We intend to develop theory for the non-convex setting, but, because non-convex functions require new adapted step-size schemes, we believe that this is beyond the scope of our paper.

References

[1] Ahn, Kwangjun, Jingzhao Zhang, and Suvrit Sra. "Understanding the unstable convergence of gradient descent." International Conference on Machine Learning. PMLR, 2022.

[2] Pan, Yan, and Yuanzhi Li. "Toward Understanding Why Adam Converges Faster Than SGD for Transformers." OPT 2022: Optimization for Machine Learning (NeurIPS 2022 Workshop).

[3] Bubeck, Sébastien. "Convex optimization: Algorithms and complexity." Foundations and Trends® in Machine Learning 8.3-4 (2015): 231-357.

[4] N. Loizou, S. Vaswani, I. H. Laradji, and S. Lacoste-Julien.

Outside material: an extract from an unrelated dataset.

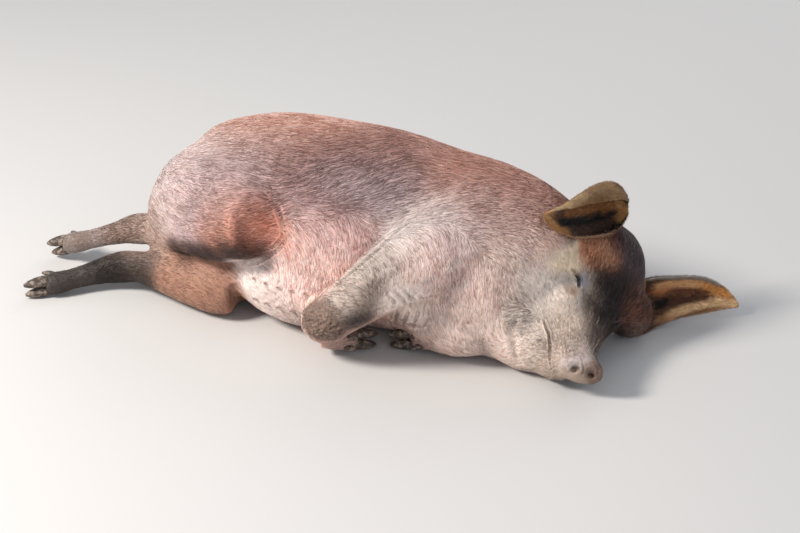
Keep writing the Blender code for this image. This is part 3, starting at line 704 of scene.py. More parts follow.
# %% The zones
ZONES = [
    # Salmon hair, lighter along the top of the back with painted light from above.
    ("back ridge", [(250, 124), (290, 121), (330, 126)], 40,
     "#c89583 #a06a58 #e8c8ba", 0.48, 26, 0.85),
    ("back crest", [(372, 136), (420, 143), (400, 150)], 30,
     "#a5786b #744d41 #c9a294", 0.42, 26, 0.85),
    ("loin", [(300, 156), (345, 158), (385, 160)], 34, "#86605a #573a35 #ac8580", 0.36, 26, 0.85),
    ("grey loin", [(362, 182), (335, 182), (395, 174)], 28,
     "#a59291 #766463 #cdbdbf", 0.44, 25, 0.85),
    ("hip", [(250, 155), (225, 165)], 36, "#b19792 #866762 #d6bebb", 0.47, 25, 0.85),
    # Painted sheen: pale, near white hair where the light catches the rump edge.
    ("rump edge", [(163, 195), (180, 170), (208, 145)], 34,
     "#ccb2ab #a88b80 #fbeeea", 0.70, 24, 0.78),
    ("rump", [(212, 182), (190, 205)], 34, "#b89a98 #947574 #dcc6c3", 0.52, 24, 0.85),
    ("thigh", [(212, 212), (232, 206)], 26, "#b98a7e #8d5f50 #d8b2a4", 0.45, 22, 0.78),
    ("thigh low", [(232, 236), (212, 238), (240, 222)], 17,
     "#b0745e #7e4a36 #d2a08a", 0.43, 20, 0.78),
    ("thigh front", [(262, 220), (266, 236), (252, 228)], 17,
     "#d0846a #9e5a44 #f2bea6", 0.48, 20, 0.70),
    # Red-brown hair, darkened with painted shade on the edge of the thigh that turns from the
    # light.
    ("thigh edge", [(277, 222), (280, 236), (276, 246)], 9,
     "#8f4534 #5f2a1c #b5705a", 0.35, 14, 0.70),
    # Painted shade: near black under the thigh, in the gap between the hind legs.
    ("thigh under", [(240, 252), (226, 251), (210, 254), (195, 254), (180, 252), (258, 254)] * 4,
     11, "#2f150c #160804 #5a3628", 0.20, 16, 0.70),
    ("thigh back", [(150, 225), (143, 238)], 26, "#a98c7e #7d6052 #d8c3b6", 0.50, 20, 0.78),
    ("flank", [(310, 214), (335, 232), (320, 240)], 30, "#cda49d #a3776f #ead2cd", 0.52, 23, 0.78),
    ("high flank", [(300, 195), (320, 198), (350, 205)], 22,
     "#87635f #60413d #a88885", 0.38, 24, 0.85),
    # Pink skin and hair, lighter with painted light on the ridge beside the flank fold.
    ("flank fold", [(287, 238), (286, 226), (290, 250)], 9,
     "#dc9c82 #b87a60 #f2c4b0", 0.55, 16, 0.70),
    ("pink belly", [(292, 268), (312, 270), (300, 290), (322, 262)], 28,
     "#f0cabd #d69c90 #fff2ea", 0.66, 22, 0.78),
    ("pale groin", [(252, 275), (254, 283), (264, 292), (278, 298)], 18,
     "#ecdad2 #c4aaa0 #fbf3ed", 0.52, 10, 0.50),
    ("low belly", [(285, 308), (300, 318), (272, 300)] * 2, 13,
     "#cdb8ae #a8958b #e2d4cb", 0.50, 14, 0.62),
    # Painted sheen: near white hair along the crest of the shoulder and arm.
    ("shoulder crest", [(420, 228), (402, 240), (442, 216)], 24,
     "#d2c0b8 #a8948a #fdf6f1", 0.74, 24, 0.78),
    ("shoulder", [(450, 228), (462, 240)], 26, "#bda9a6 #8f7a77 #e0d4d1", 0.55, 24, 0.78),
    ("upper arm", [(388, 256), (374, 270)], 22, "#ab9a90 #7d6a5b #dcd0c7", 0.60, 20, 0.78),
    ("forearm", [(352, 287), (338, 296)], 18, "#bba89c #75604f #f4ebe3", 0.55, 15, 0.70),
    # Painted shade on the lower side of the forearm.
    ("forearm under", [(368, 296), (374, 288), (362, 306)], 9,
     "#5d4c40 #30241c #917e6f", 0.32, 12, 0.62),
    # Painted shade in the gap between the folded knee and the chest.
    ("behind the knee", [(352, 324), (360, 318), (356, 332)], 10,
     "#2f2622 #191210 #5d4f47", 0.25, 8, 0.62),
    ("neck top", [(505, 176), (470, 166), (532, 190)], 34,
     "#ab7a69 #83533f #cfa698", 0.40, 25, 0.78),
    ("neck side", [(500, 215), (475, 205), (525, 228)], 34,
     "#b8958b #8d6c62 #dac0b7", 0.48, 24, 0.85),
    ("neck low", [(470, 285), (452, 272), (440, 262)], 34,
     "#e4c4b8 #bd9384 #faeae2", 0.56, 22, 0.78),
    ("throat", [(470, 328), (452, 335), (492, 348)], 28,
     "#ecd2c5 #c5a292 #fbefe6", 0.54, 20, 0.70),
    ("jowl", [(498, 268), (508, 252)], 26, "#c8b0a3 #9c8475 #ecdfd4", 0.54, 18, 0.70),
    ("bristle fan", [(520, 305), (526, 314), (516, 322)], 12,
     "#d0bcae #1f1613 #f6ebe0", 0.56, 17, 0.62),
    ("cheek", [(542, 290), (538, 275), (532, 345), (558, 303)], 20,
     "#f4e2d2 #c9b29f #fffbf3", 0.66, 10, 0.50),
    ("temple", [(552, 248), (562, 244), (545, 258)], 13,
     "#e0bcaa #b8907c #f6e2d4", 0.54, 10, 0.55),
    ("lid", [(565, 277), (562, 270), (568, 283)], 7, "#c6b8a9 #655a4e #ede6dd", 0.56, 4, 0.40),
    ("lid grey", [(583, 276), (584, 284)], 5.0, "#aaa4ae #7b7684 #d2ced8", 0.60, 3, 0.38),
    ("lid edge", [(590, 276), (588, 290), (583, 267)], 6,
     "#d0bda8 #a08a74 #efe3d3", 0.60, 4, 0.40),
    # A cream brow, made paler still with painted light against the shadow of the ear.
    ("brow", [(568, 261), (560, 262), (575, 259)] * 6, 9,
     "#ffe6c4 #efcda4 #fff6e4", 0.84, 7, 0.50),
    ("tear stain", [(570, 289), (574, 293)], 5, "#8f6238 #5d3a1c #b58a5a", 0.40, 5, 0.40),
    # Painted shade in the slit between the lids.
    ("eye slit", [(576, 276), (578, 283), (574, 271), (578, 279)] * 2, 2.4,
     "#131318 #07070b #2b2c38", 0.20, 3, 0.38),
    ("bridge", [(588, 318), (590, 335), (590, 303)], 10, "#74604f #2f231b #a89686", 0.38, 8, 0.45),
    # Dark streaks of hair, and painted shade where the face turns away from the light.
    ("bridge edge", [(596, 292), (597, 310), (597, 330), (595, 345)], 9,
     "#55443b #231814 #a79689", 0.30, 9, 0.48),
    ("nose side", [(566, 308), (572, 322), (562, 335)], 16,
     "#c7b1a0 #9a8471 #eaded1", 0.56, 7, 0.48),
    ("muzzle", [(566, 347), (576, 347), (556, 355)], 14, "#bfab9e #948071 #ddd2c9", 0.56, 5, 0.42),
    ("disc rim", [(567, 361), (575, 359), (583, 358)], 6,
     "#b8aaa5 #8b7e7b #d8cfcb", 0.50, 2.5, 0.38),
    # Painted shade in the openings of the nostrils.
    ("nostrils", [(575, 368), (591, 373.5)] * 3, 2.6, "#1d1412 #0d0807 #3a2c28", 0.20, 2.5, 0.38),
    ("disc", [(592, 368), (596, 375), (588, 378)], 7, "#7d6555 #4a392f #a58f7d", 0.40, 2.5, 0.38),
    ("disc low", [(575, 376), (567, 374), (582, 380)], 6,
     "#b09a88 #80695a #cdbcae", 0.40, 2.5, 0.38),
    ("chin", [(544, 350), (548, 366)], 14, "#bba594 #8b7460 #dccfc2", 0.50, 8, 0.62),
    # Red-brown hair, made lighter with painted light against the shadow of the ear.
    ("forehead", [(590, 248), (600, 250), (606, 260), (588, 258)] * 2, 11,
     "#e8a077 #a86440 #ffd2ac", 0.52, 13, 0.55),
    ("under the ear", [(588, 236), (602, 235), (574, 236)], 6,
     "#5d4436 #34241b #9a7c66", 0.40, 10, 0.62),
    # Painted shade on the side of the forehead turned away from the light.
    ("dark forehead", [(606, 276), (608, 292), (622, 290), (602, 268)], 15,
     "#22120d #0d0504 #4c2f24", 0.22, 14, 0.62),
    # Dark purple-brown hair, with painted shade on the side turned away from the light.
    ("crown", [(626, 246), (632, 258), (638, 270)], 16, "#4e3738 #2a1a1a #745a58", 0.32, 16, 0.62),
    ("brow to crown", [(613, 255), (615, 244)], 10, "#7a4530 #451f12 #ac745a", 0.36, 15, 0.62),
    # Painted shade on the cheek that turns away from the light.
    ("shaded cheek", [(608, 322), (616, 306), (606, 340)], 17,
     "#1f1817 #0b0707 #565050", 0.22, 9, 0.55),
    ("ear root hair", [(630, 300), (645, 296), (628, 310)], 13,
     "#6a3c28 #32170d #a5684a", 0.34, 18, 0.70),
    ("shin left", [(195, 280), (216, 290), (175, 272)], 22,
     "#a0745f #74503e #cba38b", 0.44, 13, 0.62),
    ("hock left", [(122, 266), (140, 266), (108, 268)], 17,
     "#1f160f #0e0805 #42331f", 0.20, 11, 0.62),
    ("foot left", [(85, 272), (58, 282)], 22, "#453c37 #2c2521 #62574f", 0.32, 6, 0.50),
    ("foot right", [(82, 238), (62, 243)], 24, "#9c8c85 #766862 #c0b4ac", 0.38, 6, 0.50),
    ("hock right", [(112, 234), (128, 228)], 20, "#93796d #5f493d #b9a294", 0.40, 11, 0.70),
    # Pale skin, made paler with painted light against the shadow of the arm.
    ("armpit", [(408, 302), (412, 316), (400, 310)] * 3, 16,
     "#f8e6d9 #cfb4a4 #fffaf4", 0.62, 12, 0.55),
    ("knee", [(322, 322), (312, 318)], 16, "#7a6052 #48352b #98806f", 0.30, 6, 0.62),
    ("spine side", [(-0.3, 0.19, 0.16), (0.0, 0.20, 0.15), (0.18, 0.2, 0.14)], 60,
     "#a8715f #7c4a3a #c99b8b", 0.40, 25, 0.85),
    ("under flank", [(-0.3, 0.14, 0.03), (0.0, 0.16, 0.02), (0.2, 0.15, 0.02)], 50,
     "#b58a7c #8a6051 #d6b3a5", 0.45, 22, 0.78),
    ("rear", [(-0.40, 0.08, 0.17), (-0.38, 0.06, 0.08)], 34,
     "#a37464 #754a3b #cda392", 0.45, 16, 0.78),
    ("chest front", [(0.12, -0.10, 0.05), (0.05, -0.12, 0.06)], 34,
     "#cfa797 #a27d6d #e8d3c7", 0.50, 16, 0.78),
    ("far cheek", [(0.46, 0.04, 0.03), (0.44, 0.0, 0.03)], 30,
     "#6d5247 #3d2a22 #99806f", 0.36, 10, 0.70),
]
print("zones:", len(ZONES))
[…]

Stochastic Polyak step-size for SGD: An adaptive learning rate for fast convergence. In International Conference on Artificial Intelligence and Statistics, pages 1306–1314, 2021.

[5] Hazan, E. And Kakade, S., 2019. Revisiting the Polyak step size. ArXiv preprint arXiv:1905.00313.

最终决定

By leveraging directional smoothness—a local, path-dependent condition—rather than global smoothness as in classical analyses, this paper presents new sub-optimality bounds for gradient descent (GD). While computing a step-size adapted to the directional smoothness involves solving a challenging implicit equation, the paper shows that for convex quadratic functions, this equation admits a closed-form solution. For general convex functions, the paper demonstrates that the Polyak step-size and normalized GD achieve fast, path-dependent rates without requiring knowledge of directional smoothness. Experimental results are provided to validate the theoretical convergence guarantees.

Overall, the reviewers find the contributions of the paper to be interesting and valuable. However, several suggestions/questions/concerns have been raised during the review process, which the authors are strongly encouraged to incorporate into their final revision.